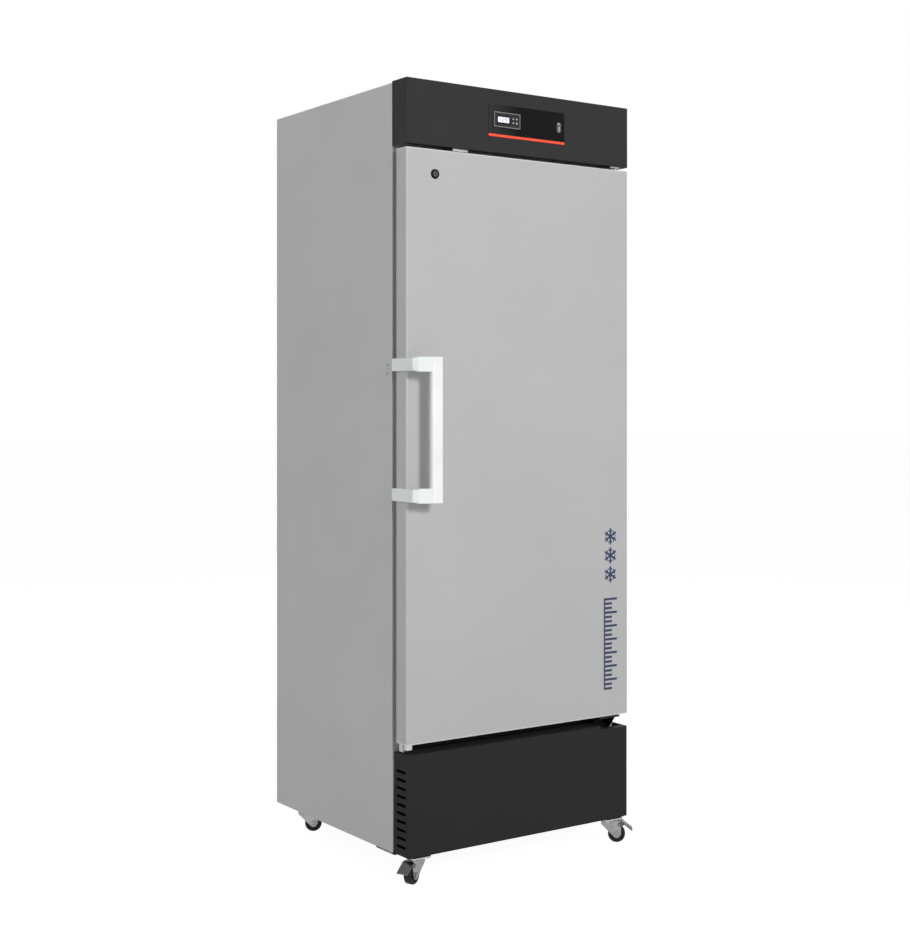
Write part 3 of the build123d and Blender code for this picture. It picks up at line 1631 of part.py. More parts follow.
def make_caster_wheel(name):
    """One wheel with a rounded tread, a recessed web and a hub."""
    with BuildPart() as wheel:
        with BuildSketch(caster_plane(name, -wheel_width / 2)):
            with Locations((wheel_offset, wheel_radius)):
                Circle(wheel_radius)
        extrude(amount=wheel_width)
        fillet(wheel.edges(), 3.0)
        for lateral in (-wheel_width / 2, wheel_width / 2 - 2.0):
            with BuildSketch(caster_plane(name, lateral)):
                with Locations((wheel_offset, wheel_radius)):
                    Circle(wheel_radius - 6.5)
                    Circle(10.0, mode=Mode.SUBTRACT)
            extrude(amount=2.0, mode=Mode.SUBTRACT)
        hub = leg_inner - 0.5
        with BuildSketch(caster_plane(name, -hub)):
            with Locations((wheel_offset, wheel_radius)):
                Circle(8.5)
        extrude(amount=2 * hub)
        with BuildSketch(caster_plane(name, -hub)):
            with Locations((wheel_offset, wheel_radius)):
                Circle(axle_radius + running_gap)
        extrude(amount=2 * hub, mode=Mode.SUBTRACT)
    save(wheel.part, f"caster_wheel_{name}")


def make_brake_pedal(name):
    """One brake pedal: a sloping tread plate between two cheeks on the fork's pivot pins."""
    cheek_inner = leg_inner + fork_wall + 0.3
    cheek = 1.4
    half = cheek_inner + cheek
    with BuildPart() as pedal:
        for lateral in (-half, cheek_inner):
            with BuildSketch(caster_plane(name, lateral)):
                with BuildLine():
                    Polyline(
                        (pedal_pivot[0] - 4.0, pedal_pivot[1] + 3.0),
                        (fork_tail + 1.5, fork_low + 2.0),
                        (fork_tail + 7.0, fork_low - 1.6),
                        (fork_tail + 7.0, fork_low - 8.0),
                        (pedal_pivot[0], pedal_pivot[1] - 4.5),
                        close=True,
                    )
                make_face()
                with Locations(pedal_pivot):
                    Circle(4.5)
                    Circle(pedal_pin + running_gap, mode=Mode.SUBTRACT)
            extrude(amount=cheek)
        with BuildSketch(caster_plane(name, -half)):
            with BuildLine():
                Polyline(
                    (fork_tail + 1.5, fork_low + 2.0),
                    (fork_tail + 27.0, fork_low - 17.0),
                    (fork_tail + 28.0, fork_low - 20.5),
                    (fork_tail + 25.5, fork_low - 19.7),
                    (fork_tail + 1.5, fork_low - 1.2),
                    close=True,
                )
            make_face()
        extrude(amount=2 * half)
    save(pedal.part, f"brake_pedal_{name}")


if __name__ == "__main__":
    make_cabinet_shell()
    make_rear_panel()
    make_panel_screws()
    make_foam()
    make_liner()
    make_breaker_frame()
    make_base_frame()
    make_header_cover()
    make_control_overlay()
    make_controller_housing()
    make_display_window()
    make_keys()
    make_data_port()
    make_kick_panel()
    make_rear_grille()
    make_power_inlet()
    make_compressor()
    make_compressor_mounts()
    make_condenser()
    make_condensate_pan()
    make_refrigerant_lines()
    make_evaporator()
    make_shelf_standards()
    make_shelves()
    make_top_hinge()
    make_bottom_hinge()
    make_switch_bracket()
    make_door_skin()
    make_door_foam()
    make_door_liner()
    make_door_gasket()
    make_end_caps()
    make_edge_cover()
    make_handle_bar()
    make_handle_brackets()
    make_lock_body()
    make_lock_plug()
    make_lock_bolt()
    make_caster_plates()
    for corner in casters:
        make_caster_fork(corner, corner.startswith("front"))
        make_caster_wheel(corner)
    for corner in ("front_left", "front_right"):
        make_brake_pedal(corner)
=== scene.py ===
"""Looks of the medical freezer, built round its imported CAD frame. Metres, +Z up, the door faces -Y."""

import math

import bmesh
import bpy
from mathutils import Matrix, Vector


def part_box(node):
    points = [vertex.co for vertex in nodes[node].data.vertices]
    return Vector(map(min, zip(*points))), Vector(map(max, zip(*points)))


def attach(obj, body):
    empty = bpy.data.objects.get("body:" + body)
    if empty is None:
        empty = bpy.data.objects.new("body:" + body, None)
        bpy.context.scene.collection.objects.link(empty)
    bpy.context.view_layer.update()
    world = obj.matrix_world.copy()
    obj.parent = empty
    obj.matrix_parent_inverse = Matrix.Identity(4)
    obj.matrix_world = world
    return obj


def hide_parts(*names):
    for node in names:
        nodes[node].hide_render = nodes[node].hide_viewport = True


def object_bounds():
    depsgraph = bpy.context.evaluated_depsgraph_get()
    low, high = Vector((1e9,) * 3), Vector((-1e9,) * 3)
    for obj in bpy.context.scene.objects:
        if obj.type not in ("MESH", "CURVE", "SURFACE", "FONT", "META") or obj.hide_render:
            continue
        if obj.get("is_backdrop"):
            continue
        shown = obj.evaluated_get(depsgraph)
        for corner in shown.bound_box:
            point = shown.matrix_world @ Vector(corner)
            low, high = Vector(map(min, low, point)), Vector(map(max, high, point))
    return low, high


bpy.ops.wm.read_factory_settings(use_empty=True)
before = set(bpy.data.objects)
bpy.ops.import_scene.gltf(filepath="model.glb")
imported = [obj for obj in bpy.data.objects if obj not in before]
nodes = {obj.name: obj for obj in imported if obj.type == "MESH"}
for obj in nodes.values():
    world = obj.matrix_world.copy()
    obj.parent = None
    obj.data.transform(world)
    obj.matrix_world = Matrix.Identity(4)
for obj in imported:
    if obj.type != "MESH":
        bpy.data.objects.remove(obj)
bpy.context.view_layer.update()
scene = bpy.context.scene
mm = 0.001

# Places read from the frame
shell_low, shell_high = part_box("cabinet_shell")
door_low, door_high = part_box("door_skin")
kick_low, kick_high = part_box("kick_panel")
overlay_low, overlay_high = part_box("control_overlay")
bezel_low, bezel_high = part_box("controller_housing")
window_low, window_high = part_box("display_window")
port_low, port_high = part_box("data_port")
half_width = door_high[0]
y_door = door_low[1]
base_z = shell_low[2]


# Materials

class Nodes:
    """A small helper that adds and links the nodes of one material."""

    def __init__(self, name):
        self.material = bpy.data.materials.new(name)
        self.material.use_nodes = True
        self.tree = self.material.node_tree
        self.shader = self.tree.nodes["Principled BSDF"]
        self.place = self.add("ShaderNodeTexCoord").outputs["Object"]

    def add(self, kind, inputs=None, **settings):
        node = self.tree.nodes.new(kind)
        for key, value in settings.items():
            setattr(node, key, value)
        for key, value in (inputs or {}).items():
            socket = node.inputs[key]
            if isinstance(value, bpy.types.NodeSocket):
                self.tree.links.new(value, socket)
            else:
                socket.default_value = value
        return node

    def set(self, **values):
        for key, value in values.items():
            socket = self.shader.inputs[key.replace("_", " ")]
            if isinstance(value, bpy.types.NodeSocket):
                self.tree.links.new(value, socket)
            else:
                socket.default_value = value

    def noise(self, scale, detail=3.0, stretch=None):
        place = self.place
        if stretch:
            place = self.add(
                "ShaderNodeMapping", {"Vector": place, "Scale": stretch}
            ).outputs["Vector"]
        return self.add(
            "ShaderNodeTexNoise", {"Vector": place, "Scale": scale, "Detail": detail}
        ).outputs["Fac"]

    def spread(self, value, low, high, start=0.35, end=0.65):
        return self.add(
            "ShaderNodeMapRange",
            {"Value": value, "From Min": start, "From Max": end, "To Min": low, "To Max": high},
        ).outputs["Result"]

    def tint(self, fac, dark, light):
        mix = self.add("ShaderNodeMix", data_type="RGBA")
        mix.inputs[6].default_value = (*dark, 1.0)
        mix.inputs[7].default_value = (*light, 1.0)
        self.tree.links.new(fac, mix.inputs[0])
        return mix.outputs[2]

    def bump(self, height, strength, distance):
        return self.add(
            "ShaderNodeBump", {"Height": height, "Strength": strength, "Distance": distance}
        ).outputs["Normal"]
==
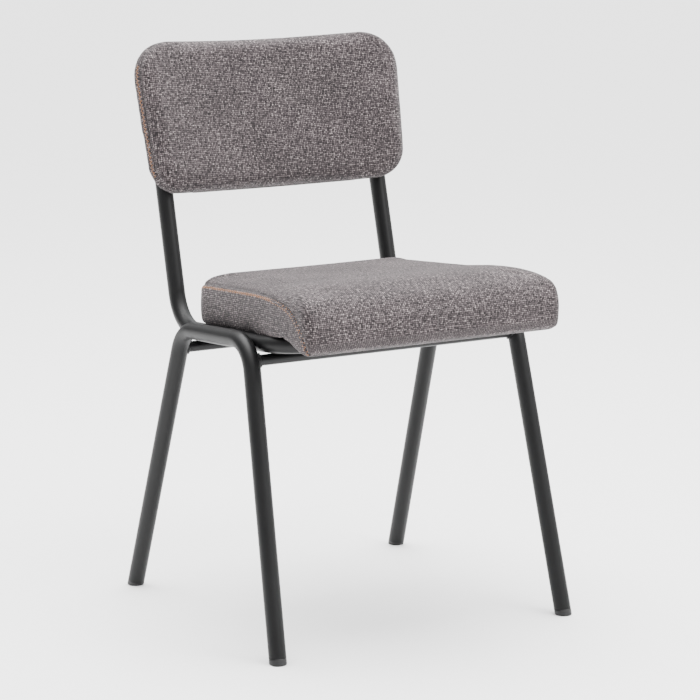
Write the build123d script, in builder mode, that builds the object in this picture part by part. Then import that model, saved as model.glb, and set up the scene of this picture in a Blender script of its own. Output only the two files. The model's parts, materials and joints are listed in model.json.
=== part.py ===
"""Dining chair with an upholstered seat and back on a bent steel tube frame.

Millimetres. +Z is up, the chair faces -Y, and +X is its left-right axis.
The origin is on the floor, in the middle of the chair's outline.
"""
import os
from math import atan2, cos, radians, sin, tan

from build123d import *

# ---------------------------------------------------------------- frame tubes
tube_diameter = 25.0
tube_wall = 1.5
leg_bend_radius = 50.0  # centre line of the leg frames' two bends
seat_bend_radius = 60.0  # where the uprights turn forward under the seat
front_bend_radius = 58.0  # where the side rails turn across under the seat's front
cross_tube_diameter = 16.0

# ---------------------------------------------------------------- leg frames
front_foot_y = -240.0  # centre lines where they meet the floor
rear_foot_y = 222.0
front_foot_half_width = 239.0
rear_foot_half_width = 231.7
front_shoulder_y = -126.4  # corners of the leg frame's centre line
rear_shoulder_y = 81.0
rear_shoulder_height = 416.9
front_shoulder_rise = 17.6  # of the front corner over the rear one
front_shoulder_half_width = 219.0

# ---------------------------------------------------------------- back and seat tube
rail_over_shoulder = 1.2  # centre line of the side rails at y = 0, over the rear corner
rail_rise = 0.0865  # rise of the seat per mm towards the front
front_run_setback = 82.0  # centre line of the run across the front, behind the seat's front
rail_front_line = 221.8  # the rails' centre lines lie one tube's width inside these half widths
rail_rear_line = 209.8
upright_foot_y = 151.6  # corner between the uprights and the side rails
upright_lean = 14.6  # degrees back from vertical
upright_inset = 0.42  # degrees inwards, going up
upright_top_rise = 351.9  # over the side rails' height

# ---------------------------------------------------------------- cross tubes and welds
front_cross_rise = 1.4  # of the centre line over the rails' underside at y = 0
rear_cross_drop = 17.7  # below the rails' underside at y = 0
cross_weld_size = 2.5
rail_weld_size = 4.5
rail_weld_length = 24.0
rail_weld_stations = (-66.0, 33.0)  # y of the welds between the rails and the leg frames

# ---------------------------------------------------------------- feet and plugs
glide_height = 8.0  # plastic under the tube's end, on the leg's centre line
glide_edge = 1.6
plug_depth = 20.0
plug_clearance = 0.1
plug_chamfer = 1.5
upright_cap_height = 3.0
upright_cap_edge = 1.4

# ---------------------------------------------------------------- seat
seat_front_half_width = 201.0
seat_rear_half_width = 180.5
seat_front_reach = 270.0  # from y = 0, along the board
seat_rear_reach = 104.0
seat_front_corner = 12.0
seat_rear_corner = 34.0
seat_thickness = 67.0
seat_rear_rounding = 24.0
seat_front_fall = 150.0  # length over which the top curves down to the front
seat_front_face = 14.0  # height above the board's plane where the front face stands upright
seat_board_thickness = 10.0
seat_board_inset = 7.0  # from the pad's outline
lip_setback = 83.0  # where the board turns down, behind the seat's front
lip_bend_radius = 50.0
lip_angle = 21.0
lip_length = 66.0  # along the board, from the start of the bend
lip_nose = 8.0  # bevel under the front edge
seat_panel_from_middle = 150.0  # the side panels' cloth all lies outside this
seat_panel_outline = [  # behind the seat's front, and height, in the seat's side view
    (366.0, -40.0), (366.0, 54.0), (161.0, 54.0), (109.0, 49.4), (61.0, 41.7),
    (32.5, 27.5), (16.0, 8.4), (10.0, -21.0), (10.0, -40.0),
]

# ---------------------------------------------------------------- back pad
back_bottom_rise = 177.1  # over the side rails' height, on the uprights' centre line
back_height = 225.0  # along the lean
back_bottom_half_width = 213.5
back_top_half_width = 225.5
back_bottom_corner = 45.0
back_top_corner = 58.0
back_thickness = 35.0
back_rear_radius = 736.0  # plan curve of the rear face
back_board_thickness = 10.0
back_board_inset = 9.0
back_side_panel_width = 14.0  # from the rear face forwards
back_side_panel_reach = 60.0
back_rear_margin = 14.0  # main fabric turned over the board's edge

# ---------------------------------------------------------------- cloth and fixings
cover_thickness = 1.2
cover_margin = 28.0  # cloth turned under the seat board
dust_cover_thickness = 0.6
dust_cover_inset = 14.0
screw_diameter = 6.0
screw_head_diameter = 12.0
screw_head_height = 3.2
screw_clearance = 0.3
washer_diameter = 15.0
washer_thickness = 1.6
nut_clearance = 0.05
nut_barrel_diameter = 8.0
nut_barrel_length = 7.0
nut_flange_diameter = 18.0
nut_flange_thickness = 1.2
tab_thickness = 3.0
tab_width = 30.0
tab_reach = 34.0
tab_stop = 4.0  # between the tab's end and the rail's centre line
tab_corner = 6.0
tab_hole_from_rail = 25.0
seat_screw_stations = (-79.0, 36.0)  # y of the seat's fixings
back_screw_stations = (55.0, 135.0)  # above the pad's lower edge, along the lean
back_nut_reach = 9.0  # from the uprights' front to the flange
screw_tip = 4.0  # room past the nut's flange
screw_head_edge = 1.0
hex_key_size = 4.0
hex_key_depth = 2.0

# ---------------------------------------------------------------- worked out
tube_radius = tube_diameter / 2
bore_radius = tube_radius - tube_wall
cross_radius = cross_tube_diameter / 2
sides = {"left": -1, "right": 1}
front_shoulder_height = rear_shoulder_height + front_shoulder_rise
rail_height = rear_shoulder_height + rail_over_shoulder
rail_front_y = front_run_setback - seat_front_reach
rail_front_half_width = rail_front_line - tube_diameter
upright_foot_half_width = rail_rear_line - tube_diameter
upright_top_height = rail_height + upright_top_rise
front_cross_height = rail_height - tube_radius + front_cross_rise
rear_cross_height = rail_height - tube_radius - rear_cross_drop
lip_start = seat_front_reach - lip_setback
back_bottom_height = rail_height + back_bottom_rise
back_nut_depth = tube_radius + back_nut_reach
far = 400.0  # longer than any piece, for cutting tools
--
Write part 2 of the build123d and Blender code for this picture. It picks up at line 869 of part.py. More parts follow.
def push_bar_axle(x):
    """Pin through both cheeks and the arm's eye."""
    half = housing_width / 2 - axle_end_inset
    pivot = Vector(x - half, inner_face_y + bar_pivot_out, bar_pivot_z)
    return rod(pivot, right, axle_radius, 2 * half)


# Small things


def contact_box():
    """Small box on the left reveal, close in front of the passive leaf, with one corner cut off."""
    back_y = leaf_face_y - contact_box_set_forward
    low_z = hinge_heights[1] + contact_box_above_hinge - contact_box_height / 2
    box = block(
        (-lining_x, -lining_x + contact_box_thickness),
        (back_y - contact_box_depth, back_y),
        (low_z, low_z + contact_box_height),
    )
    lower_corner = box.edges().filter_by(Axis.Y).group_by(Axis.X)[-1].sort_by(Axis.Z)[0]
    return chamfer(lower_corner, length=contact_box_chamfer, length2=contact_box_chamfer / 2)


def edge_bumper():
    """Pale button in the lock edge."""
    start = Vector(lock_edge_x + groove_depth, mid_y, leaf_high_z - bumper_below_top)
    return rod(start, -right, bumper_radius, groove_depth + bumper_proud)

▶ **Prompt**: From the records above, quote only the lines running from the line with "low, high = Vector((1e9,)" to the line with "small helper that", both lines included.

▶ **Result below**:
    low, high = Vector((1e9,) * 3), Vector((-1e9,) * 3)
    for obj in bpy.context.scene.objects:
        if obj.type not in ("MESH", "CURVE", "SURFACE", "FONT", "META") or obj.hide_render:
            continue
        if obj.get("is_backdrop"):
            continue
        shown = obj.evaluated_get(depsgraph)
        for corner in shown.bound_box:
            point = shown.matrix_world @ Vector(corner)
            low, high = Vector(map(min, low, point)), Vector(map(max, high, point))
    return low, high


bpy.ops.wm.read_factory_settings(use_empty=True)
before = set(bpy.data.objects)
bpy.ops.import_scene.gltf(filepath="model.glb")
imported = [obj for obj in bpy.data.objects if obj not in before]
nodes = {obj.name: obj for obj in imported if obj.type == "MESH"}
for obj in nodes.values():
    world = obj.matrix_world.copy()
    obj.parent = None
    obj.data.transform(world)
    obj.matrix_world = Matrix.Identity(4)
for obj in imported:
    if obj.type != "MESH":
        bpy.data.objects.remove(obj)
bpy.context.view_layer.update()
scene = bpy.context.scene
mm = 0.001

# Places read from the frame
shell_low, shell_high = part_box("cabinet_shell")
door_low, door_high = part_box("door_skin")
kick_low, kick_high = part_box("kick_panel")
overlay_low, overlay_high = part_box("control_overlay")
bezel_low, bezel_high = part_box("controller_housing")
window_low, window_high = part_box("display_window")
port_low, port_high = part_box("data_port")
half_width = door_high[0]
y_door = door_low[1]
base_z = shell_low[2]


# Materials

class Nodes:
    """A small helper that adds and links the nodes of one material."""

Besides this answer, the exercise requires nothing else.